To start it off, I played a short original rap song called “Nuthin But a G Thane” that the amazing junior Deegan Poores helped me make. It sampled Lana Del Rey’s live rendition of “Million Dollar Man”, Lee Dorsey’s “Get Out My Life Woman” and the Rolling Stones’ “Gimme Shelter”. This served the purpose of showing how sampling in hip-hop works.

Then, I stated that I would like to bring into question Macbeth’s merits as a great piece of literature and whether Shakespeare really deserves the credit of a genius that he gets for writing it. Now, I have no credential whatsoever to do that, since it would take years of scholarly study and books to discredit such a towering work as a great piece of literature. But I had to have some support for my main point, so I was willing to stretch my weak arguments as far as I could.

I pointed out the unoriginality of the plot, which was lifted straight out of a history book. I compared the downfall of Macbeth to that of Othello and said that Macbeth’s character developments are way too rushed and unconvincing. I also said that the ending was unsatisfying, since there was no redemption and pity for Macbeth when he died. Shakespeare had us rooting for the murderer the entire play only to tack on a flimsy anti-tyranny moral message in the end. I tried to point out as many flaws in Macbeth as possible to show that it doesn’t hold up well as a great play.

Then I showed the Nabokov quote and started to analyze the poetic texture of the famous “Tomorrow and tomorrow and tomorrow” soliloquy.

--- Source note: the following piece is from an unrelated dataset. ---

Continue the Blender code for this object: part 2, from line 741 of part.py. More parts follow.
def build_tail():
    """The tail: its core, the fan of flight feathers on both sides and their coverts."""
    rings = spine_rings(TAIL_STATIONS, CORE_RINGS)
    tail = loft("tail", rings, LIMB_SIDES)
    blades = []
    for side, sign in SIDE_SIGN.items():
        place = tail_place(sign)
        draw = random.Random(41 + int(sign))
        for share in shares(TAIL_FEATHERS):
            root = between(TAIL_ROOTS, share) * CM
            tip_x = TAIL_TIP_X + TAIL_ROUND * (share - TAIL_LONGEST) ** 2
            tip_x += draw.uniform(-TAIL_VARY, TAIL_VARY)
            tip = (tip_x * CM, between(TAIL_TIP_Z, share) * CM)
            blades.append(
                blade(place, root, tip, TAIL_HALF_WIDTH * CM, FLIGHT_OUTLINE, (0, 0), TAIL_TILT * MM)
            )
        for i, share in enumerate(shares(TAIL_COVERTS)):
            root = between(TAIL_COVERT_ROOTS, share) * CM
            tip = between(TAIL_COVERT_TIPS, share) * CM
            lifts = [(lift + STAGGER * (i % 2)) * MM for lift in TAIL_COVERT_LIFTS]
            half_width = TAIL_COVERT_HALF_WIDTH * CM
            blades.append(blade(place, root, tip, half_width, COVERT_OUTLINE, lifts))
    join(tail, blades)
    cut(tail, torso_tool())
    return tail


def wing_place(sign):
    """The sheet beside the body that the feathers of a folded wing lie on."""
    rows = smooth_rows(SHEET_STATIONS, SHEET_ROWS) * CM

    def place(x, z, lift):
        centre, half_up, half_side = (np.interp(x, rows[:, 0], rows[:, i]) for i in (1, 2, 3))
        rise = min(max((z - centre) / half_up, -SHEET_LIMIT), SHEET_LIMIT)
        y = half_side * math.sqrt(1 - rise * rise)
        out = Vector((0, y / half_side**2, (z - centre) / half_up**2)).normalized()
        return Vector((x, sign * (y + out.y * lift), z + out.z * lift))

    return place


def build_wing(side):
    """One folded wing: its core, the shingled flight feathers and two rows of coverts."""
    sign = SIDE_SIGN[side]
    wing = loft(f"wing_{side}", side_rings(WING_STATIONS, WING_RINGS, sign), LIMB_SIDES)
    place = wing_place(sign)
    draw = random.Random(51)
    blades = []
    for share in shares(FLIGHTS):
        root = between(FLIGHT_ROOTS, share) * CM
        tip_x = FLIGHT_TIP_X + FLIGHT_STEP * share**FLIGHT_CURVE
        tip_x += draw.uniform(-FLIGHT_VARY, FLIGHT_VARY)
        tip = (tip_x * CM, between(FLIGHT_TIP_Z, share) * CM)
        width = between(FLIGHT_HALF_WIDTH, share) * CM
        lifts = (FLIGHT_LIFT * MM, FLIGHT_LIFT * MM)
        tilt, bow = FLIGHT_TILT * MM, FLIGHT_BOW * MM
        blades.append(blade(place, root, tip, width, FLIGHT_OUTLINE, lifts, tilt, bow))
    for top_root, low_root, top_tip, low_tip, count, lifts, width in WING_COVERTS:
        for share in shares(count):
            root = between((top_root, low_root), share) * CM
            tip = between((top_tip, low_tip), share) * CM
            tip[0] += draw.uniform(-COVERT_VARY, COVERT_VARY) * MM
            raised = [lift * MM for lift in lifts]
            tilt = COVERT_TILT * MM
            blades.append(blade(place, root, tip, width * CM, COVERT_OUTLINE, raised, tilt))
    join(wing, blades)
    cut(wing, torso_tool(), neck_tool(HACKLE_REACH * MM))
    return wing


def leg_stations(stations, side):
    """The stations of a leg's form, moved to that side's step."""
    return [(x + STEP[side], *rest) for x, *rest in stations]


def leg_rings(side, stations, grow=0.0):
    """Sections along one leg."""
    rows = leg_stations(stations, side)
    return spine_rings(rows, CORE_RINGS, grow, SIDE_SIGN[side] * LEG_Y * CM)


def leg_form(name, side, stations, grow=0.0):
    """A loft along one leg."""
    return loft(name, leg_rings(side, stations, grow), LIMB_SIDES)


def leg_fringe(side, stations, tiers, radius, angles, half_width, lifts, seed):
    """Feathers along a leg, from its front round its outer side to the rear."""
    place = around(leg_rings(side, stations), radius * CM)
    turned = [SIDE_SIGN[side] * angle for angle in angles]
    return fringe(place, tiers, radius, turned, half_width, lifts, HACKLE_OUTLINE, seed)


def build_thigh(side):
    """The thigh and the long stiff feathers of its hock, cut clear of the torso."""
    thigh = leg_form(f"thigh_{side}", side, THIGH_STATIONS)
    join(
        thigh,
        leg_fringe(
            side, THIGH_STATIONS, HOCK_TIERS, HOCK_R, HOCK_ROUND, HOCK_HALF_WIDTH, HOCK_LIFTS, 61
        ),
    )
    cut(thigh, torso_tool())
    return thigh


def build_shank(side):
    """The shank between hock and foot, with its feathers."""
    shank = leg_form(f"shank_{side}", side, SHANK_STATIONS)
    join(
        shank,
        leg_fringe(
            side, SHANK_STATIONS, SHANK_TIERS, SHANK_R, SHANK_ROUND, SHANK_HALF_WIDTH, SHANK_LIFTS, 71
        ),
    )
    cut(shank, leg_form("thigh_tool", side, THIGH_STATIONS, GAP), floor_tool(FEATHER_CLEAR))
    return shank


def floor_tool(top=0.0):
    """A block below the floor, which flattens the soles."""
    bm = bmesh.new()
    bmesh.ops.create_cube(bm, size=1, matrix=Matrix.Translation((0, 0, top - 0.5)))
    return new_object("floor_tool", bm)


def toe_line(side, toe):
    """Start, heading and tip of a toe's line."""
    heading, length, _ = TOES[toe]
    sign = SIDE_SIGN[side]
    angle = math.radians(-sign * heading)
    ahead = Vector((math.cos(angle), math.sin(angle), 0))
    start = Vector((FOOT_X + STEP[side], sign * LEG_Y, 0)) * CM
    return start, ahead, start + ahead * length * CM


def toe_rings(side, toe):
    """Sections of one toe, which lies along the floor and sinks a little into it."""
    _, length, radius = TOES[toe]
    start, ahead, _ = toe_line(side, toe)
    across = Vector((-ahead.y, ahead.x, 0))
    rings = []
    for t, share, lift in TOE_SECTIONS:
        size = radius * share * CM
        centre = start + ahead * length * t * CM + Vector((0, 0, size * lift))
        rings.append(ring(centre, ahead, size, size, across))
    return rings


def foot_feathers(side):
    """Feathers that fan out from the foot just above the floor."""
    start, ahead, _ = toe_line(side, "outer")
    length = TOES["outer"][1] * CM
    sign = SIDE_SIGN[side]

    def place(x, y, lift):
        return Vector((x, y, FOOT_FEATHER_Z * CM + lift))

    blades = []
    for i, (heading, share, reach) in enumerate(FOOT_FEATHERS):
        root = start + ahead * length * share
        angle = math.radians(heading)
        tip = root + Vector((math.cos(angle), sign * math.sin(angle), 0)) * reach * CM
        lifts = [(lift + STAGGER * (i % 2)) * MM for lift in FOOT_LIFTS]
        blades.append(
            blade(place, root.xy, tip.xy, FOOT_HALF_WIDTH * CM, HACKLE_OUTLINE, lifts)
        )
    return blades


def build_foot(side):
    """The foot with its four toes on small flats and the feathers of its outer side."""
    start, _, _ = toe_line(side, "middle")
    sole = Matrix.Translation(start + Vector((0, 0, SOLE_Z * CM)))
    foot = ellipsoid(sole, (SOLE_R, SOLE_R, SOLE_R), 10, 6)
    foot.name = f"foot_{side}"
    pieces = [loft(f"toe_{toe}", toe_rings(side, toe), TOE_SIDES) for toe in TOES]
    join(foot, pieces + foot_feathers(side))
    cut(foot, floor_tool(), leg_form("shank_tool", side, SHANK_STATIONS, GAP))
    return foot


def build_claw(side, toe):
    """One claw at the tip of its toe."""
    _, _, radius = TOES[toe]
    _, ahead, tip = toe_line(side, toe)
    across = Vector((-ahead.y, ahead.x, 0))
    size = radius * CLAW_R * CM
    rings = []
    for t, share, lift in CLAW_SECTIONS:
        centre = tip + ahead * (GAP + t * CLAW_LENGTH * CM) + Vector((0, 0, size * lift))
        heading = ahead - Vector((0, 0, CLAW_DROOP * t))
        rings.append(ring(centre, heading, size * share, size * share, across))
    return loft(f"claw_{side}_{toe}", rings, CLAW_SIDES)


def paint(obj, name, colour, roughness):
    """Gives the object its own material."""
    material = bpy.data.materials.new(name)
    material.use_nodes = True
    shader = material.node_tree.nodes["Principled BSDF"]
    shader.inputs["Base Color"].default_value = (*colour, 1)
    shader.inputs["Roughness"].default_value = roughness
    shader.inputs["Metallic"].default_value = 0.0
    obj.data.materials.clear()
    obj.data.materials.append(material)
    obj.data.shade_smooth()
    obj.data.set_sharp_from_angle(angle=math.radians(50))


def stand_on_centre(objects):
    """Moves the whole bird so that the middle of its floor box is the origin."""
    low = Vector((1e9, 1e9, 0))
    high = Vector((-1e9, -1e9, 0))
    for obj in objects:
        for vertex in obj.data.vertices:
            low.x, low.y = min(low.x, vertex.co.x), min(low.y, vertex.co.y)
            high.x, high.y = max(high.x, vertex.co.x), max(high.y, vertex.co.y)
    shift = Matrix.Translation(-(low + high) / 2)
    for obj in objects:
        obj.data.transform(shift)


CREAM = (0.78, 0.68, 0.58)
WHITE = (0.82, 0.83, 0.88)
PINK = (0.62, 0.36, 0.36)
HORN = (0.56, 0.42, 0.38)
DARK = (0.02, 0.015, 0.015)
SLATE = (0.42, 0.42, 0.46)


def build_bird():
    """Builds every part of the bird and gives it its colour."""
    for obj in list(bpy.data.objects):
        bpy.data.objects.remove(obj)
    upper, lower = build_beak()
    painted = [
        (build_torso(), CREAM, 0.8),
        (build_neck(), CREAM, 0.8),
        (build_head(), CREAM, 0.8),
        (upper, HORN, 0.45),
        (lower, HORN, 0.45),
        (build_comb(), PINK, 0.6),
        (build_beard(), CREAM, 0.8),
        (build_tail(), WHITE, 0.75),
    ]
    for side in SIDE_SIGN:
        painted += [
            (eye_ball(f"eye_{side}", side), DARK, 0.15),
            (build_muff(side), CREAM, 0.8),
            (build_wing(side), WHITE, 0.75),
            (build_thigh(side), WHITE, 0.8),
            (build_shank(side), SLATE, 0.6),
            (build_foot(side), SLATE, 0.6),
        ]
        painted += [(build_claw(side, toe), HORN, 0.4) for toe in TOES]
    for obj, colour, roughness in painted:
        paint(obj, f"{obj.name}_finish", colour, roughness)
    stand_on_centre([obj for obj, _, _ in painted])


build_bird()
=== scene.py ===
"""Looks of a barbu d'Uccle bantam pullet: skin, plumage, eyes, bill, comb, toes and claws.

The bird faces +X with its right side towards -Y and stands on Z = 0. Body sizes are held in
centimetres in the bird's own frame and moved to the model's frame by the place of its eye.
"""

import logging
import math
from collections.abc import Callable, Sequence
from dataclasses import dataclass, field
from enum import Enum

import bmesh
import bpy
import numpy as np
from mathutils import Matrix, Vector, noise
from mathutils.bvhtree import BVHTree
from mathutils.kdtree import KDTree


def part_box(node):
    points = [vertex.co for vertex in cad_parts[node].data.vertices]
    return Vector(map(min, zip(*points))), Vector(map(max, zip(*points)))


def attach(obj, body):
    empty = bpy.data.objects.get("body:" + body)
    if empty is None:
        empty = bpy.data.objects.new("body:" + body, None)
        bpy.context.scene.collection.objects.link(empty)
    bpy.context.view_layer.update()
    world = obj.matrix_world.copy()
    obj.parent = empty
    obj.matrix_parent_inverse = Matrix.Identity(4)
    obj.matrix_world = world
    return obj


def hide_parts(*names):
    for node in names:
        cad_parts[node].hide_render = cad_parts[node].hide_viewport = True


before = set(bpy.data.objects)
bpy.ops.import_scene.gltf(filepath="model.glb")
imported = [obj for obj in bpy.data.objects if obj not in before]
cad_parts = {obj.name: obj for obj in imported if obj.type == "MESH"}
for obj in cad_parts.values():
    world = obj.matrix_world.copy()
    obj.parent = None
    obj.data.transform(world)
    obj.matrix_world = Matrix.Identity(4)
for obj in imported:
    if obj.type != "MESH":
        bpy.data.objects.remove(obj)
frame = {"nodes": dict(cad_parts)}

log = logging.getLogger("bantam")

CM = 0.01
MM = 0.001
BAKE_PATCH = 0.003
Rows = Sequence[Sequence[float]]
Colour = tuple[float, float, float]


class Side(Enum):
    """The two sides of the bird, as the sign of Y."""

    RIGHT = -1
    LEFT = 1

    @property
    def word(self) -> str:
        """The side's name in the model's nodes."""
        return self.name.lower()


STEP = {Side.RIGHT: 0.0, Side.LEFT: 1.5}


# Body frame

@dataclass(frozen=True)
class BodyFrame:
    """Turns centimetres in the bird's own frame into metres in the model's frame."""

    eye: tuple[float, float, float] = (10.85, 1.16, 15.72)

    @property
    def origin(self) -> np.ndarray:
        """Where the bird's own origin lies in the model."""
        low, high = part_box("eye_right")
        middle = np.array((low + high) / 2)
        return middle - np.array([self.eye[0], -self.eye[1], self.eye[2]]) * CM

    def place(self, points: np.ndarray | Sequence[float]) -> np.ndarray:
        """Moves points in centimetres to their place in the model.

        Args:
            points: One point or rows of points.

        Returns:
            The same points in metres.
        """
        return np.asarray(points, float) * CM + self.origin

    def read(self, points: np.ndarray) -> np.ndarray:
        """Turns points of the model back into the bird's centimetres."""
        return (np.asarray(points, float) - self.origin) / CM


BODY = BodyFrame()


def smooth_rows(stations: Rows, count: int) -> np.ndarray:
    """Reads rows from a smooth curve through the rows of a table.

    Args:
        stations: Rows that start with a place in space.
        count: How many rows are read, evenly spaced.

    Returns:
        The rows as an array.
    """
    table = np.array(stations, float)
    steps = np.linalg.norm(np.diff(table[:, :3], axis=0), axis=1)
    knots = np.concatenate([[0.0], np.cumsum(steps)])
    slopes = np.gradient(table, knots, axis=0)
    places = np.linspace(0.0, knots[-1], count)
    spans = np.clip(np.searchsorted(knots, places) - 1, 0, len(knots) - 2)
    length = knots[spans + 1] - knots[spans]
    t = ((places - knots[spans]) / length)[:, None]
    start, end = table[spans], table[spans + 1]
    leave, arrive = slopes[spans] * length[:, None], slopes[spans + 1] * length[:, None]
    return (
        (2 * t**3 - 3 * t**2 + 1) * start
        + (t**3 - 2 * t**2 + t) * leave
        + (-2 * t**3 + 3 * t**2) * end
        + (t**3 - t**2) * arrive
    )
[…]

I broke it down line by line and tried to show Shakespeare’s unique use of rhythm, imagery and sounds. I acted it out and tried to stir the imagination of my classmates and get them to feel the poetry.

At last, I tied it into rap music. A music scholar can’t study rap beats for music composition, because rap beats are essentially chopped up bits of pre-existing songs stacked on top of each other and put on repeat. The only thing that matters and what sets rappers apart is the lyrics. That’s the rapper’s creativity and message. Rappers are poets. They have something to say and they use rap beats to really sell their message and give them power. To do that, they draw from the music that they know and love and rap over them. In the end, it’s still the lyrics that truly matter.

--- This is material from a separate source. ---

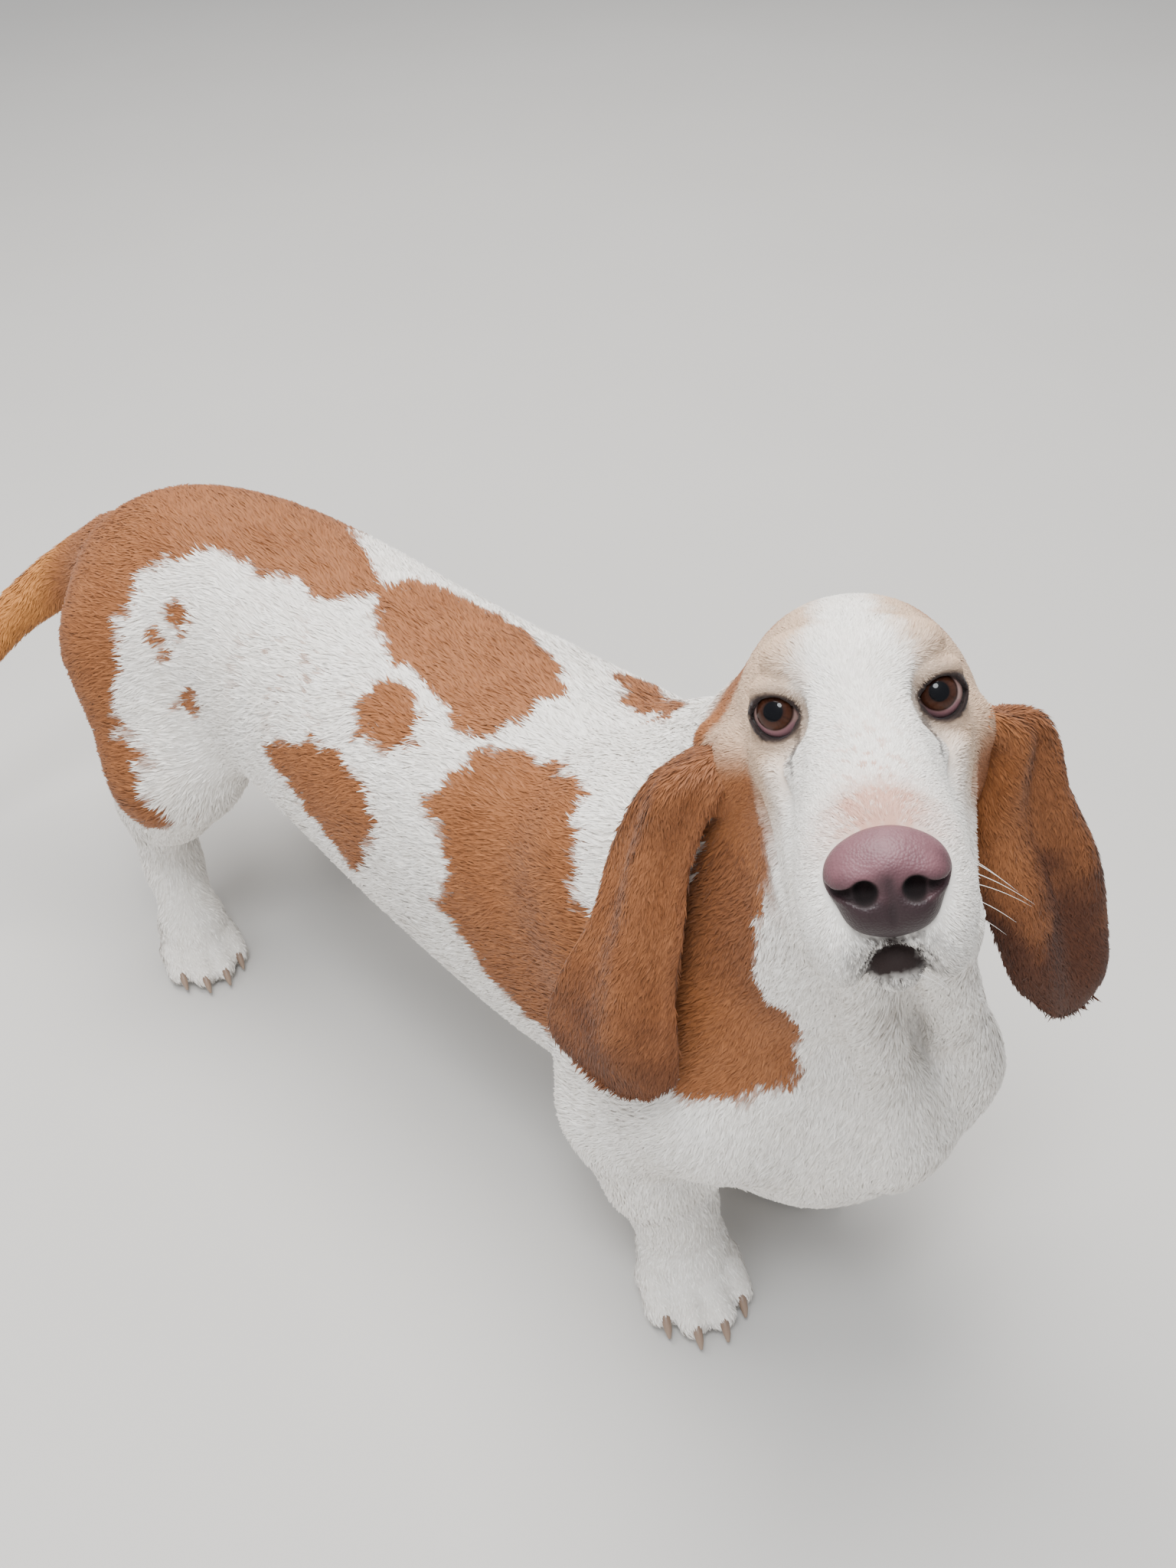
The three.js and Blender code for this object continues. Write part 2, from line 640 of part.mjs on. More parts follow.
// Ears
function sheet(rows, thickness, across, down) {
  const columns = [0, 1, 2].map((column) => new THREE.CatmullRomCurve3(
    rows.map((row) => new THREE.Vector3(...row[column])),
  ));
  const point = (u, v) => {
    const [front, middle, rear] = columns.map((curve) => curve.getPoint(v));
    return front.multiplyScalar((1 - u) * (1 - 2 * u))
      .addScaledVector(middle, 4 * u * (1 - u))
      .addScaledVector(rear, u * (2 * u - 1));
  };
  const positions = [];
  [1, -1].forEach((face) => {
    for (let j = 0; j <= down; j += 1) {
      for (let i = 0; i <= across; i += 1) {
        const u = i / across;
        const v = j / down;
        const e = 0.02;
        const lengthwise = point(u, Math.min(v + e, 1)).sub(point(u, Math.max(v - e, 0)));
        const widthwise = point(Math.min(u + e, 1), v).sub(point(Math.max(u - e, 0), v));
        const normal = lengthwise.cross(widthwise).normalize();
        const rim = 1 - 0.5 * Math.abs(2 * u - 1) ** 4 - 0.35 * v ** 6;
        const fold = FOLD * v * (1 - v) * 4 * Math.sin(3 * Math.PI * u);
        const spot = point(u, v).addScaledVector(normal, fold + (face * rim * thickness) / 2);
        positions.push(spot.x, spot.y, spot.z);
      }
    }
  });
  const width = across + 1;
  const other = width * (down + 1);
  const indices = [];
  const quad = (a, b, c, d) => indices.push(a, b, c, a, c, d);
  for (let j = 0; j < down; j += 1) {
    for (let i = 0; i < across; i += 1) {
      const a = j * width + i;
      quad(a, a + width, a + width + 1, a + 1);
      quad(other + a, other + a + 1, other + a + width + 1, other + a + width);
    }
  }
  for (let j = 0; j < down; j += 1) {
    const a = j * width;
    const b = a + across;
    quad(a, other + a, other + a + width, a + width);
    quad(b, b + width, other + b + width, other + b);
  }
  for (let i = 0; i < across; i += 1) {
    const a = i;
    const b = down * width + i;
    quad(a, a + 1, other + a + 1, other + a);
    quad(b, other + b, other + b + 1, b + 1);
  }
  return solid(positions, indices);
}
Object.entries(EARS).forEach(([side, rows]) => {
  const ear = sheet(rows, EAR_THICKNESS, 7, 15);
  add(`ear_${side}`, ear.subtract(aroundHead).subtract(swollen(neckFlesh, GAP)), "coat_red");
});

// Claws: short blunt horns at the ends of the toes
function horn(path, radii, sides) {
  const positions = [];
  const indices = [];
  path.forEach((spot, i) => {
    const [a, b] = [path[Math.max(i - 1, 0)], path[Math.min(i + 1, path.length - 1)]];
    const along = b.clone().sub(a).normalize();
    const aside = new THREE.Vector3().crossVectors(along, new THREE.Vector3(0, 0, 1)).normalize();
    const over = new THREE.Vector3().crossVectors(aside, along);
    for (let k = 0; k < sides; k += 1) {
      const angle = (k / sides) * 2 * Math.PI;
      const point = spot.clone()
        .addScaledVector(aside, Math.cos(angle) * radii[i])
        .addScaledVector(over, Math.sin(angle) * radii[i]);
      positions.push(point.x, point.y, point.z);
    }
  });
  for (let i = 0; i < path.length - 1; i += 1) {
    for (let k = 0; k < sides; k += 1) {
      const a = i * sides + k;
      const b = i * sides + ((k + 1) % sides);
      indices.push(a, b + sides, b, a, a + sides, b + sides);
    }
  }
  const end = (path.length - 1) * sides;
  for (let k = 1; k < sides - 1; k += 1) {
    indices.push(0, k, k + 1, end, end + k + 1, end + k);
  }
  return solid(positions, indices);
}
Object.entries(PAWS).forEach(([name, { at, scale }]) => {
  const paw = swollen(paws[name], GAP);
  TOES.forEach(([side, front, size], i) => {
    const root = front - TOE_REACH * size;
    const path = [[root + 2, 16], [root - 9, 15], [root - 14, 11], [root - 17, 6]]
      .map(([back, up]) => world(at, [side * PAW_WIDTH * 1.08, back, up].map((v) => v * scale)))
      .map((p) => new THREE.Vector3(...p));
    const claw = horn(path, [4.2, 4, 3.2, 1.2], 6);
    add(`claw_${name}_${i + 1}`, claw.subtract(paw), "claw");
  });
});

// The model stands with the middle of its footprint at the origin
const bounds = new THREE.Box3().setFromObject(model);
const middle = bounds.getCenter(new THREE.Vector3());
model.children.forEach((node) => node.geometry.translate(-middle.x, -middle.y, -bounds.min.z));

export default model;
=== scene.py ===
import math

import bpy
import numpy as np
from mathutils import Matrix, Vector


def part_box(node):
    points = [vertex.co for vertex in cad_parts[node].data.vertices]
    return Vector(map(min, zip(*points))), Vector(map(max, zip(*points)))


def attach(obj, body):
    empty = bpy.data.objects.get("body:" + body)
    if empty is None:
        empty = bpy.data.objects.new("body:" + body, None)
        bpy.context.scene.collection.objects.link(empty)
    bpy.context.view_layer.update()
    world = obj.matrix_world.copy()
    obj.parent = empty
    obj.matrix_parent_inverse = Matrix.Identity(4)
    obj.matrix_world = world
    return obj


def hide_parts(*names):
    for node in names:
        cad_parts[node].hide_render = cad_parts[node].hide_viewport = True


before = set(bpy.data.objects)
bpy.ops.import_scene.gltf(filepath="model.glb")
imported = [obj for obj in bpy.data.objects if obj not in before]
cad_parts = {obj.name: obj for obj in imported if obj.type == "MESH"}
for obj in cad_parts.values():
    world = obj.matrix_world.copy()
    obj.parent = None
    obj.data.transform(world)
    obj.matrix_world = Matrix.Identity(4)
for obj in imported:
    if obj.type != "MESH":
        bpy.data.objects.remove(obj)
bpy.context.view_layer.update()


# ---------------------------------------------------------------------------
# Skin
# The hound's own hide over its flesh: one closed sheet from the muzzle to the
# tip of the tail. It lies a coat's depth inside the solids, and carries the
# folds, lids and lips. Lengths are in millimetres until a mesh is made.
# ---------------------------------------------------------------------------
HEAD_AT = np.array([-25.0, -297.0, 488.0])
HEAD_LEFT = np.array([0.739, -0.659, 0.138])
HEAD_LEFT /= np.linalg.norm(HEAD_LEFT)
HEAD_UP = np.array([0.194, 0.404, 0.894])
HEAD_UP /= np.linalg.norm(HEAD_UP)
HEAD_BACK = np.cross(HEAD_UP, HEAD_LEFT)
HEAD_BACK /= np.linalg.norm(HEAD_BACK)
HEAD_LEFT = np.cross(HEAD_BACK, HEAD_UP)
HEAD_AXES = np.array([HEAD_LEFT, HEAD_BACK, HEAD_UP])


def from_head(*place):
    """A point given left, back and up from between the eyes, in the body's own axes."""
    return HEAD_AT + np.array(place) @ HEAD_AXES


def to_head(points):
    return (points - HEAD_AT) @ HEAD_AXES.T


EYE_SPREAD, EYE_BACK, EYE_RADIUS = 33.5, 8.0, 12.0
# the solids are placed about the middle of their box, and the left eye shows how far
low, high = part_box("eye_left")
SHIFT = np.array((low + high) / 2) - from_head(EYE_SPREAD, EYE_BACK, 0) / 1000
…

So Macbeth in that way is like a rap song, with its borrowed plot and weak character developments and structure. Packed full of action, murder and magic, it was intended as entertainment for the masses, and the masses didn’t care about themes, nihilism, psychoanalysis and whatever. The only thing that matters is Shakespeare’s poetry, which is where his true genius lies. The plot is only a drumbeat, the characters are manipulated samples, but the words are what makes Shakespeare and Macbeth immortal.

It’s depressing to hear that some schools teach Shakespeare with that watered down No Fear crap. Without the language, Shakespeare’s plays are nothing more than a bunch of unoriginal stories, entertainments. I really hope Shakespeare’s use of language could be a main focus in English classrooms. I also really hope I got a good grade on that presentation.